Les changements négatifs ont produit de nouvelles conditions d’existence et des trajectoires de vie moins prédéterminées. La période juvénile ne correspond plus à un pré-projet d’avenir, l’individualisation est plus grande et les jeunes développent leur sexualité de manière plus précoce. Leurs pratiques nécessitent de faire face à l’incertitude avec imagination et de mettre en œuvre leur haute capacité d’apprentissage. La participation des jeunes cherche à changer le présent, avec autonomie et identité, pour provoquer le changement social. Cela a transformé les contenus de la participation des jeunes et leur exercice de la citoyenneté.

Les mobilisations occasionnelles sont une expression importante, équivalente aux mouvements sociaux traditionnels : actions à court terme, avec l’appui des technologies d’avant-garde, diffusion par le monde cybernétique, résultats palpables comme objectifs… Ils s’organisent pour revendiquer leurs droits à l’inclusion dans le travail, à l’éducation et aux autres mondes qui leur sont fondamentaux. Les questions environnementales sont prioritaires et l’accent est mis sur les groupes sociaux défavorisés et discriminés (par ethnie, identité sexuelle, genre, etc.), l’art, la culture, l’accès aux loisirs et au monde digital. Le respect de la diversité et des individualités émerge au cœur des pratiques et beaucoup ne se trouvent aucune affinité avec les structures sociales bureaucratiques. Plus que de s’appuyer sur des idéologies et des partis, les jeunes se manifestent à travers des expressions éthiques, esthétiques et l’utilisation de l’espace public.

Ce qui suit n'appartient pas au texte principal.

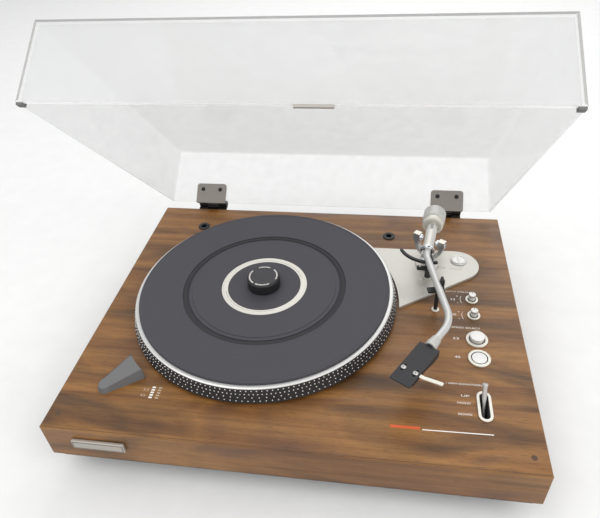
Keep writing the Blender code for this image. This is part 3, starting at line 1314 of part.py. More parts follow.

Vous avez été très engagée dans un projet de l’UNESCO et de la Banque ibéro-américaine de développement visant à identifier les meilleurs programmes et pratiques politiques ayant eu un impact réel sur le développement de la jeunesse en Amérique latine et dans les Caraïbes. Qu’en est-il ressorti ?

Cette initiative de l’UNESCO et de la BID constitue un projet pionnier et unique dans son exposé, sa structure et son rayonnement. Il a le grand mérite d’avoir sorti de l’anonymat, de l’isolement et de la fragmentation de nombreux programmes, projets et lignes d’actions qui ont développé une approche vers et avec la jeunesse, et incité la collaboration entre les agences des Nations Unies, le système ibéro-américain, les centres académiques d’excellence, les organisations gouvernementales et non gouvernementales dans toute l’Amérique latine et les Caraïbes (…).

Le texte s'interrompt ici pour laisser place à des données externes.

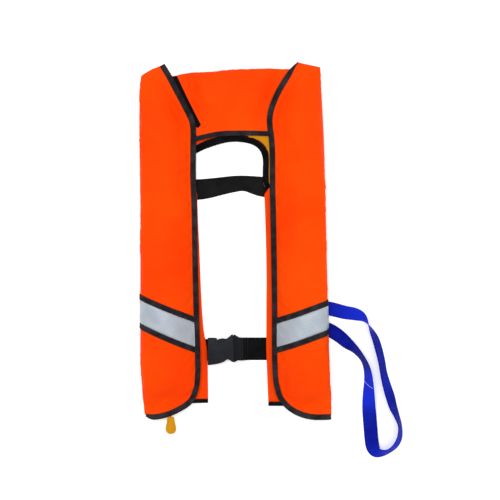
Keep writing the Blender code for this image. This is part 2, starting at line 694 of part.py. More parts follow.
def inflator_body():
    piece = box("inflator_body", (-154.0, -230.0, 10.6), (-119.0, -198.0, 34.8))
    clevis = box("clevis", (-138.0, -250.0, 14.0), (-117.0, -229.0, 31.2), CUTTERS)
    join(piece, clevis)
    cutters = [
        box("lever_slot", (-140.0, -252.0, AXIS_Z - 2.9), (-100.0, -229.3, AXIS_Z + 2.9), CUTTERS),
        round_bar("neck_bore", 5.6, (AXIS_X, -228.0, AXIS_Z), (AXIS_X, -190.0, AXIS_Z), 32, CUTTERS),
        round_bar("pin_bore", 2.7, (AXIS_X, -233.0, AXIS_Z), (AXIS_X, -220.0, AXIS_Z), 24, CUTTERS),
        round_bar("stem_bore", 4.5, (*STEM, 5.0), (*STEM, 40.0), 32, CUTTERS),
        round_bar("nut_seat", 7.8, (*STEM, 28.8), (*STEM, 40.0), 32, CUTTERS),
        round_bar("pivot_bore", 2.3, (*PIVOT, 5.0), (*PIVOT, 40.0), 24, CUTTERS)]
    cut(piece, *cutters)
    return finish(piece, YELLOW_PLASTIC)


def lever():
    """The pull lever with its cam, its origin on the pivot."""
    arm = [(0.0, -4.6), (6.0, -3.4), (LEVER_ARM - 3.0, -3.0), (LEVER_ARM + 1.0, -2.0),
           (LEVER_ARM + 2.6, 0.0), (LEVER_ARM + 1.0, 2.0), (LEVER_ARM - 3.0, 3.0),
           (6.0, 3.6), (0.0, 5.2), (-5.0, 5.6), (-9.6, 3.0), (-10.4, 0.2), (-8.0, -2.4)]
    piece = solid_plate("inflator_lever", arm, AXIS_Z - 2.5, AXIS_Z + 2.5)
    piece.data.transform(Matrix.Rotation(LEVER_REST, 4, "Z"))
    piece.location = (PIVOT[0] * MM, PIVOT[1] * MM, 0.0)
    bore = round_bar("lever_bore", 2.3, (*PIVOT, 10.0), (*PIVOT, 36.0), 24, CUTTERS)
    cut(piece, bore)
    return finish(piece, YELLOW_PLASTIC)


def lever_pin():
    return finish(round_bar("lever_pin", 2.0, (*PIVOT, 13.4), (*PIVOT, 31.8)), STEEL, 40)


def status_clip():
    """The green clip that shows an armed inflator, beside the lever's rest place."""
    return finish(box("status_clip", (-118.7, -226.0, 18.4), (-115.6, -205.0, 26.8)), GREEN)


def firing_pin():
    profile = [(0.0, 22.5), (0.5, 22.2), (2.2, 18.5), (2.2, 5.8), (4.8, 5.6), (4.8, 4.2),
               (2.4, 4.0), (2.4, 0.0), (0.0, 0.0)]
    piece = turned("firing_pin", profile, (AXIS_X, -231.4, AXIS_Z), (0, 1, 0), 20)
    return finish(piece, STEEL, 40)


def return_spring():
    """The spring round the firing pin, as a helix worked out turn by turn."""
    turns, per_turn, radius, start, length = 5, 10, 3.9, -225.2, 14.5
    points = []
    for step in range(turns * per_turn + 1):
        angle = 2 * math.pi * step / per_turn
        points.append((AXIS_X + radius * math.cos(angle),
                       start + length * step / (turns * per_turn),
                       AXIS_Z + radius * math.sin(angle)))
    return finish(tube("return_spring", points, 0.4, 1), STEEL)


def co2_cylinder():
    radius = CYLINDER_RADIUS
    profile = [(0.0, 140.0), (4.0, 139.6), (8.5, 137.4), (11.4, 133.6), (radius, 128.0),
               (radius, 24.0), (11.6, 19.6), (8.6, 15.4), (6.2, 12.6), (5.0, 10.6), (5.0, 0.4),
               (4.6, 0.0), (2.4, 0.0), (2.4, 4.0), (0.0, 4.0)]
    piece = turned("co2_cylinder", profile, (AXIS_X, -206.0, AXIS_Z), (0, 1, 0), 36)
    return finish(piece, STEEL, 40)


def cylinder_gasket():
    profile = [(5.4, 1.2), (8.6, 1.2), (8.6, 0.0), (5.4, 0.0), (5.4, 1.2)]
    piece = turned("cylinder_gasket", profile, (AXIS_X, -197.7, AXIS_Z), (0, 1, 0), 32)
    return finish(piece, BLACK_PLASTIC, 40)


def lever_tip():
    """Where the pull cord hangs, just below the lever's tip."""
    x = PIVOT[0] + LEVER_ARM * math.cos(LEVER_REST)
    y = PIVOT[1] + LEVER_ARM * math.sin(LEVER_REST)
    return x, y - 10.0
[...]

Le Forum réalisé à partir des pratiques récompensées et de leurs conclusions constitue une référence très importance pour les décisions et propositions qui se développent dans la région, surtout que les bases ont été établies pour une publication regroupant les thèmes, expériences et lignes directrices traités, actuellement en phase de réalisation. (…)

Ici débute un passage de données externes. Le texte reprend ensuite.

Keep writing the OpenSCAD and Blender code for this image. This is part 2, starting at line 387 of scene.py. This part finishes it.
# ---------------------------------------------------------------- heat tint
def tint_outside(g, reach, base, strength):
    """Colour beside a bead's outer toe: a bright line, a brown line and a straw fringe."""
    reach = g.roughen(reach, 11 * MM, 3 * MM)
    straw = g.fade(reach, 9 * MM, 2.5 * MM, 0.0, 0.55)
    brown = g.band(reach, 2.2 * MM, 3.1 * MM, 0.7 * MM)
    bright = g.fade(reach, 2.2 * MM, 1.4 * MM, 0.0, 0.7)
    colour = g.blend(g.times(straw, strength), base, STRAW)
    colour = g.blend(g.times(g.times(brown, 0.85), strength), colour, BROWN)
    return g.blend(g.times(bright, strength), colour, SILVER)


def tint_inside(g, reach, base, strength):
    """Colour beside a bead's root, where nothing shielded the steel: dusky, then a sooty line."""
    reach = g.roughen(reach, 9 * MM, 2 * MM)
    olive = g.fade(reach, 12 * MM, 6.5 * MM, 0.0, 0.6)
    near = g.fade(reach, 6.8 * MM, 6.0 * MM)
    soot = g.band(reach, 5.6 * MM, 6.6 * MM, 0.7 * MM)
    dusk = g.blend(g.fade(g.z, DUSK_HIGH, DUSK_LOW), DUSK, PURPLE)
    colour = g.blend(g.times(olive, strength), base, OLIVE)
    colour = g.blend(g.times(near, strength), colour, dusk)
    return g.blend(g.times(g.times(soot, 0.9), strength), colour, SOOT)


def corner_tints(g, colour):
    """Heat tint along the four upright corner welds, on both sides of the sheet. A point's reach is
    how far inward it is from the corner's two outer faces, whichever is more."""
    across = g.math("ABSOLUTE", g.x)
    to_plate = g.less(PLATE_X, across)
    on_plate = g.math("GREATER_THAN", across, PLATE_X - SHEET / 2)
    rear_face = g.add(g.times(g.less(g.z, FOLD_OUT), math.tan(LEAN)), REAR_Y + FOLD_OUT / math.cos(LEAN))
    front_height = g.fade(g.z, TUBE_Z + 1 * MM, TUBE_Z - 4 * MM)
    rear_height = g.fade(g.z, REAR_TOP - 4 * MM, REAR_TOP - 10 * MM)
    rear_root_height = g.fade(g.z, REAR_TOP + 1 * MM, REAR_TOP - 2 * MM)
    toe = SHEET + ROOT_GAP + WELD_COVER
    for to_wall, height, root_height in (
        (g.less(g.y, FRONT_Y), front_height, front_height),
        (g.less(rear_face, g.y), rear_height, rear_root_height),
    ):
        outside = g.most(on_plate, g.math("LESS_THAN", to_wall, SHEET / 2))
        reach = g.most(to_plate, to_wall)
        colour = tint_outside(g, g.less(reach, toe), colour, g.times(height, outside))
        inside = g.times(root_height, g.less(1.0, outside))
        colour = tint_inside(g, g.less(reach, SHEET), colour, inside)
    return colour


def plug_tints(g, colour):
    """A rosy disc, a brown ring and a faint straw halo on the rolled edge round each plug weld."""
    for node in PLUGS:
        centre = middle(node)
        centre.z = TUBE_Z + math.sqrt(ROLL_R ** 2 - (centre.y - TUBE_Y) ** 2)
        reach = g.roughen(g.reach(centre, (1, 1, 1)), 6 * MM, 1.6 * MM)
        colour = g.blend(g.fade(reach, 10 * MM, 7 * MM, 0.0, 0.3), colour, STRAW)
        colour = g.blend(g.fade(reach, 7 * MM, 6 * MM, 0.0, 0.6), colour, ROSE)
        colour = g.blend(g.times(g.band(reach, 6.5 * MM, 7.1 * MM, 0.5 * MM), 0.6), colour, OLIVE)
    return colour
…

Quel rôle joue, ou devraient jouer, des organisations telles que l’UNESCO afin de renforcer la participation et l’inclusion des jeunes, tant sur le plan politique, social, qu’économique ?

Le rôle d’organisations telles que l’UNESCO est de grande importance, dans différents domaines, pour favoriser l’inclusion de la jeunesse dans le développement de leurs sociétés (…). La production d’information, les publications d’ouvrages et de documents de soutien techniques pour les acteurs-clés dans le développement de programmes et de politiques, le renforcement des groupes de jeunes et des réseaux d’experts qui se
lient en participant à la construction de savoirs et d’offre de formation sur la jeunesse pour ceux qui développent de politiques et des programmes au niveau étatique et non gouvernemental, constituent autant de lignes directrices qui contribuent à la projection et à la consolidation des progrès.

L’adoption éventuelle de lois et de politiques au niveau des pays implique une accélération des processus de participation des adolescents et des jeunes et va demander des cadres techniques et des jeunes formés sur les questions liées au développement et aux droits, la construction d’approches générationnelles, des styles et des engagements de gestion pertinents en matière de jeunesse, ainsi qu’une coordination intersectorielle à tous les niveaux. Mettre la jeunesse à l’agenda des gouvernements et de la société en général est un processus long et complexe où les Nations Unies jouent un rôle significatif qu’il est important de continuer. (…).

Propos recueillis par Bérénice Alcade


Dina Krauskopf

Directrice du Collectif de jeunesse d’Amérique latine de la Faculté latino-américaine de sciences sociales (FLACSO), Dina Krauskopf a eu une longue carrière en tant que consultante internationale et chercheuse spécialisée sur les questions liées au développement des programmes et politiques destinés aux jeunes et adolescents de différents organisations telles que la CEPALC, l’OPS, l’UNESCO, l’UNFPA, l’UNICEF, l’OIJ et « Family Health International » (FHI).

Diplômée de l’Université du Chili et professeur émérite de l’Université du Costa Rica, où elle dirige également l’Institut de recherche sociale, elle est membre de nombreuses associations scientifiques dans et à l’extérieur du Chili. Elle a dirigé et apporté son expertise à nombreux projets nationaux et internationaux de recherche sur la situation de la jeunesse, et a participé au développement de politiques jeunesse au Costa Rica, Guatemala, Nicaragua et Panama. Elle a également publié de nombreux ouvrages, chapitres et articles sur la jeunesse dans différents pays.